最初、全く別の野良っぽい子猫を1匹見かけていたので捕まえて保護したいと思っていた。エサで釣ろうと考えカリカリを置いていると何と!もう1匹もう1匹と現れてトータル4匹!
それでもかわいそうに思い全員を保護する機会をうかがっていた。
ある日かすかな物音を聞き、風呂場のサッシを開け家の裏を覗くと、そこには例の子猫たちではない、ちょっと大きめの身体の真っ白なネコがいた。バチーッと目が合った。
身体は真っ白だけど顔はハチワレが途中でカットされたような、バカ殿のような、昔ブラジル代表サッカー選手にロナウドっていたけど、あんな感じの人の意表を突く髪型(模様)で思わず数秒見合ってしまった。あなた誰?!
子猫たちよりは大きいけれど、大人にはなりきれてない痩せてスラリとしたネコ。
そのうち子猫4匹と一緒にいる姿を何度か見て、ひょっとして若いお母さんネコなのかなと思っていた。
う〜ん、全部で5匹か〜…
子猫4匹とパッツン丸にカリカリをあげながら(もちろん近寄ったり出来ないくらい激しい野良)この子達全員を捕まえて避妊・去勢手術をするとなれば助成金の出ない我が市ではトータル20万円以上はかかるだろうな…それは痛いな…でも放っておけないしな…いろいろウジウジ考えていた。
それにどうやって捕まえよう?
ちょっと近寄っただけでシャーシャーキバをむいて威嚇するのだ。
全員同時に捕まえるなんてムリっぽい。
しかし、ある日を境に子猫4匹をパッタリ見かけなくなった。
そして久しぶりに見たパッツン丸の耳がサクラ耳(避妊手術済み)になっていたのだ。
勝手な解釈をすると、子猫たちはまとめて保護され、パッツン丸だけ避妊手術を受けて地域猫として放たれた?のかもしれない。

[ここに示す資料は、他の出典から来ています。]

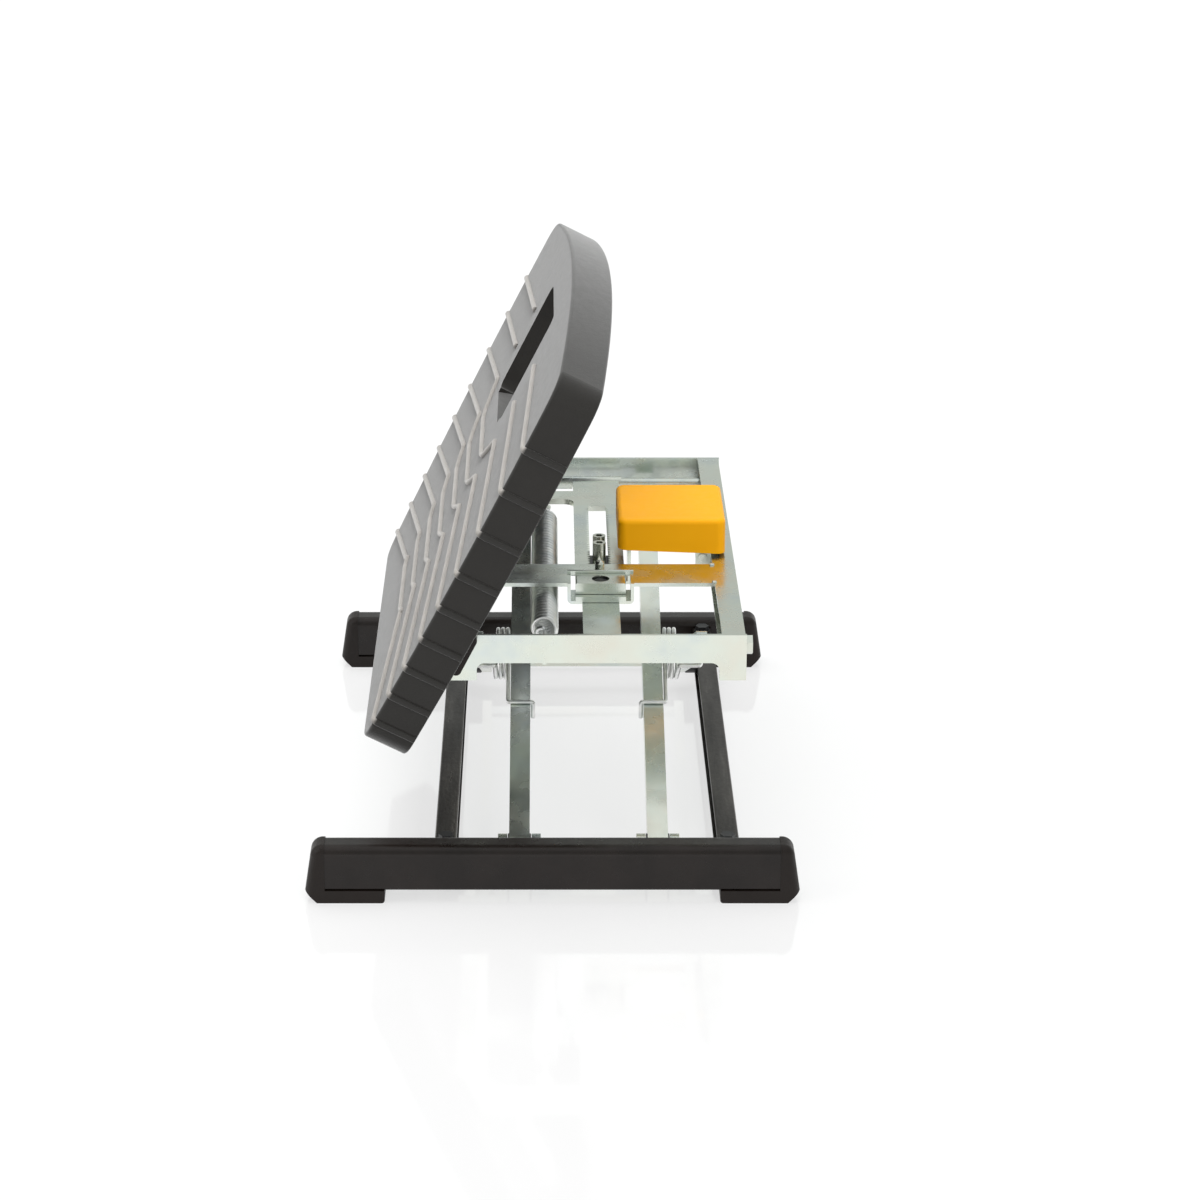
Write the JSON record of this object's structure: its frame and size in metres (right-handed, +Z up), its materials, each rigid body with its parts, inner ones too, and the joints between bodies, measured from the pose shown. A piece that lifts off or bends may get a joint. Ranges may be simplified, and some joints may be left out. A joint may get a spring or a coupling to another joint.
{
  "type": "adjustable foot rest",
  "caption": "Free-standing foot rest: a ribbed board hinged on a scissor frame between two skids tilts, rises and falls, with a pedal that frees a toothed height lock.",
  "frame": {"origin": "middle of the base at floor level, under the overall box", "axes": "+X along the skids, away from the sitting user; +Y across the foot board; +Z up"},
  "size_m": [0.372, 0.5138, 0.4255],
  "materials": {
    "skid_paint": "satin brown-black paint",
    "dark_paint": "satin dark grey-brown paint",
    "black_plastic": "fine-grained black",
    "rubber_pad": "matt",
    "zinc": "bright zinc plate",
    "bright_steel": "plated",
    "spring_steel": "bright drawn wire",
    "black_steel": "matt black",
    "nylon": "black, slightly glossy",
    "yellow_pedal": "satin yellow-orange",
    "board_foam": "matt grey moulded skin"
  },
  "bodies": {
    "base": {"skid_near": "skid_paint", "skid_far": "skid_paint", "end_cap_near_left": "black_plastic", "end_cap_near_right": "black_plastic", "end_cap_far_left": "black_plastic", "end_cap_far_right": "black_plastic", "foot_pads": "rubber_pad", "cross_bar_left": "dark_paint", "cross_bar_right": "dark_paint", "skid_lugs": "dark_paint", "cross_bar_bolts": "black_steel", "lower_pivot_shaft": "bright_steel", "lower_shaft_nuts": "bright_steel", "lower_shaft_collars": "bright_steel"},
    "inner_arms": {"inner_arm_left": "zinc", "inner_arm_right": "zinc", "arm_bushes": "nylon", "centre_pins": "bright_steel", "torsion_spring_left": "spring_steel", "torsion_spring_right": "spring_steel", "slider_rod": "bright_steel", "rod_tube": "bright_steel", "upper_glides": "nylon"},
    "outer_arms": {"outer_arm_left": "zinc", "outer_arm_right": "zinc", "glide_axle": "bright_steel", "lower_glides": "nylon"},
    "lift_frame": {"frame_bar_near": "zinc", "frame_bar_far": "zinc", "frame_side_left": "zinc", "frame_side_right": "zinc", "cross_strip": "zinc", "rack_guide": "zinc", "rack_support": "zinc", "guide_block": "zinc", "guide_plunger": "black_steel", "guide_pin": "bright_steel", "pivot_bolts": "bright_steel", "pivot_sleeves": "bright_steel", "spring_anchor": "zinc", "lift_spring": "spring_steel", "pedal_lugs": "zinc", "pedal_pin": "bright_steel"},
    "rack_slider": {"rack_plate": "zinc", "spring_hook_bolt": "bright_steel"},
    "pedal": {"pedal_pad": "yellow_pedal", "pad_screws": "bright_steel", "pedal_lever": "zinc", "pedal_spring": "spring_steel", "pawl": "black_steel", "pawl_screws": "bright_steel"},
    "board": {"foot_board": "board_foam", "board_plate": "black_steel", "plate_screws": "bright_steel", "hinge_block_near": "black_plastic", "hinge_block_far": "black_plastic", "hinge_pins": "bright_steel", "hinge_screws": "bright_steel"}
  },
  "joints": [
    {"name": "lift", "type": "hinge", "parent": "base", "child": "inner_arms", "pos_m": [0, -0.203, 0.024], "axis": [1, 0, 0], "range_deg": [0, 23.5], "deforming": ["lift_spring"]},
    {"name": "scissor", "type": "hinge", "parent": "inner_arms", "child": "outer_arms", "pos_m": [0, -0.009, 0.10575], "axis": [1, 0, 0], "range_deg": [-47, 0], "deforming": ["torsion_spring_left", "torsion_spring_right"]},
    {"name": "frame_level", "type": "hinge", "parent": "outer_arms", "child": "lift_frame", "pos_m": [0, -0.203, 0.1875], "axis": [1, 0, 0], "range_deg": [0, 23.5]},
    {"name": "rack_level", "type": "hinge", "parent": "inner_arms", "child": "rack_slider", "pos_m": [0, 0.185, 0.1875], "axis": [1, 0, 0], "range_deg": [-23.5, 0]},
    {"name": "board_tilt", "type": "hinge", "parent": "lift_frame", "child": "board", "pos_m": [-0.074, 0, 0.19], "axis": [0, 1, 0], "range_deg": [0, 57.5]},
    {"name": "pedal_press", "type": "hinge", "parent": "lift_frame", "child": "pedal", "pos_m": [0.1195, 0, 0.1955], "axis": [0, -1, 0], "range_deg": [0, 3.5], "stiffness_Nm_per_rad": 10, "springref_deg": -3.44}
  ],
  "couplings": [
    {"joint": "scissor", "follows": "lift", "ratio": -2},
    {"joint": "frame_level", "follows": "lift", "ratio": 1},
    {"joint": "rack_level", "follows": "lift", "ratio": -1}
  ]
}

とは言え、依然として全く近寄れないほどの激しい野良なので根気よくエサやりを続けて「こいつは安全」とわかってもらうしかない。
カリカリを器に入れてさっさと消える毎日。
美味しそうな煮干しを手に持ってチラつかせると手をパーンとネコパンチされる。
爪で引っ掻かれて血が出た事もある。でも悪いのは私。
根気よく、根気よく、根気よく…
そうしてある日、私がいてもゴハンを食べるようになり、背中をポンポンさわれるようになった。

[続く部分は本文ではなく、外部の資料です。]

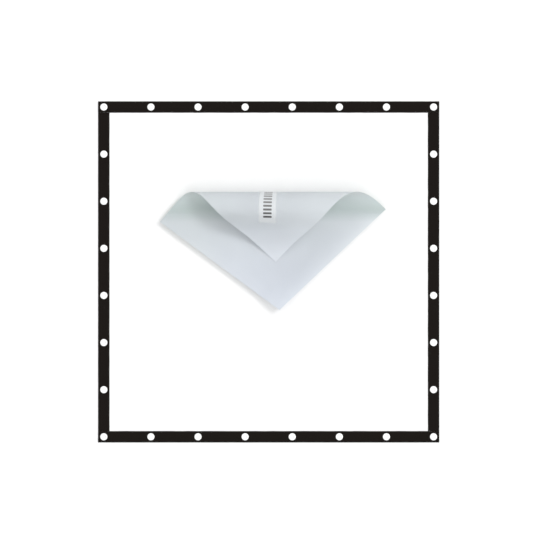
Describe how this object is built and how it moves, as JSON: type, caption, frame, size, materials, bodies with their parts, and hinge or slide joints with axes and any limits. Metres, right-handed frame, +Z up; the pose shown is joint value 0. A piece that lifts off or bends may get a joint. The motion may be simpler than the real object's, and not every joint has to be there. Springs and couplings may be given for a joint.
{
  "type": "eyeleted diffusion panel",
  "caption": "Square white diffusion cloth panel with a black webbing border, white eyelets all round, and a loose sheet of frosted cloth on it with one corner rolled over.",
  "frame": {"origin": "centre of the panel's square outline, on the plane that the washers' flat feet rest on", "axes": "+Z up out of the panel's face, X along the bottom border, +Y towards the border that the roll points at"},
  "size_m": [1.2, 1.2, 0.1371],
  "materials": {
    "diffusion_cloth": "matt white plain weave, lets light through",
    "webbing": "black ribbed polyester webbing",
    "thread": "black bonded thread",
    "eyelet": "white enamel, semi-gloss",
    "frosted_sheet": "pale grey-blue frosted cloth, translucent, soft sheen",
    "label": "white satin label with a grey printed pattern"
  },
  "bodies": {
    "panel": {"diffusion_cloth": "diffusion_cloth", "binding_top": "webbing", "stitching_top": "thread", "eyelets_top_left": "eyelet", "eyelets_top_right": "eyelet", "washers_top_left": "eyelet", "washers_top_right": "eyelet", "binding_bottom": "webbing", "stitching_bottom": "thread", "eyelets_bottom_left": "eyelet", "eyelets_bottom_right": "eyelet", "washers_bottom_left": "eyelet", "washers_bottom_right": "eyelet", "binding_left": "webbing", "stitching_left": "thread", "eyelets_left_lower": "eyelet", "eyelets_left_upper": "eyelet", "washers_left_lower": "eyelet", "washers_left_upper": "eyelet", "binding_right": "webbing", "stitching_right": "thread", "eyelets_right_lower": "eyelet", "eyelets_right_upper": "eyelet", "washers_right_lower": "eyelet", "washers_right_upper": "eyelet"},
    "sheet": {"sheet_base": "frosted_sheet"},
    "roll_1": {"sheet_roll_1": "frosted_sheet"},
    "roll_2": {"sheet_roll_2": "frosted_sheet"},
    "roll_3": {"sheet_roll_3": "frosted_sheet", "label_roll_3": "label"},
    "roll_4": {"sheet_roll_4": "frosted_sheet", "label_roll_4": "label"},
    "roll_5": {"sheet_roll_5": "frosted_sheet", "label_roll_5": "label"},
    "flap": {"sheet_flap": "frosted_sheet", "label_flap": "label"}
  },
  "joints": [
    {"name": "sheet_lift", "type": "slide", "parent": "panel", "child": "sheet", "axis": [0, 0, 1], "range_m": [0, 0.15]},
    {"name": "unroll_1", "type": "hinge", "parent": "sheet", "child": "roll_1", "pos_m": [0, 0.23993, 0.00325], "axis": [-0.9997, 0.0243, 0], "range_deg": [0, 34]},
    {"name": "unroll_2", "type": "hinge", "parent": "roll_1", "child": "roll_2", "pos_m": [0, 0.27081, 0.02541], "axis": [-0.9999, 0.0056, -0.0134], "range_deg": [0, 34.1]},
    {"name": "unroll_3", "type": "hinge", "parent": "roll_2", "child": "roll_3", "pos_m": [0, 0.28297, 0.06142], "axis": [-0.9994, -0.0018, -0.0352], "range_deg": [0, 34.2]},
    {"name": "unroll_4", "type": "hinge", "parent": "roll_3", "child": "roll_4", "pos_m": [0, 0.27186, 0.09776], "axis": [-0.9984, 0.0049, -0.0572], "range_deg": [0, 34.2]},
    {"name": "unroll_5", "type": "hinge", "parent": "roll_4", "child": "roll_5", "pos_m": [0, 0.24164, 0.12081], "axis": [-0.9972, 0.0232, -0.0711], "range_deg": [0, 34.1]},
    {"name": "unroll_6", "type": "hinge", "parent": "roll_5", "child": "flap", "pos_m": [0, 0.20365, 0.12192], "axis": [-0.9964, 0.0461, -0.0717], "range_deg": [0, 34]}
  ],
  "couplings": [
    {"joint": "unroll_2", "follows": "unroll_1", "ratio": 0.99973},
    {"joint": "unroll_3", "follows": "unroll_1", "ratio": 1.0004},
    {"joint": "unroll_4", "follows": "unroll_1", "ratio": 1.0006},
    {"joint": "unroll_5", "follows": "unroll_1", "ratio": 0.9991},
    {"joint": "unroll_6", "follows": "unroll_1", "ratio": 0.99692}
  ]
}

夫がタバコを吸いに玄関先に出ても、長男を見ても「あ、こいつら全員安全ぽい」と認識してくれるようになった。
毎朝玄関の外に来て遠慮がちに鳴いてゴハンをねだる。もう触り放題。
ずいぶんと大きくがっしりと太ってきて、初めの頃のスラリはどこにも無い。ウチだけゴハンをあげてもこんなに太らないだろうから、何軒かよそでももらっているのかもしれない。ケンカも強く、激しいバトルの声で外に出てみるといつもパッツン丸が優勢なのだ。

今では帰宅する私の車の音を聞いて、近道(ネコの道)を先回りして車庫で待つようにもなったパッツン丸だけど、今度は逆に、このネコは今さら一生を家の中では過ごせないかもと思う。
うちには歩くのもヨロヨロのばーさんネコがいる。今パッツン丸を家に入れるのはばーさんのストレスになると思うからやめておくとして、ばーさん亡き後パッツン丸を家に上げたとしても、彼女はどうにかして外に出たがるだろう。
ワクチンを打ってノミ取りの薬をつけても、外で何をしているかわからないのでは飼い主としての責任が持てないしな…。
でも冬の寒い朝、台風の日、いったいどこで過ごしているのかと思うと胸が痛む。
もしかしてだけど、本当にもしかしてだけど、
とっくにどこかの家のネコで、単におやつを貰いにうちに来てるだけ、という可能性もあり。
そんなわけで、今少し見守ってみたいと考え中。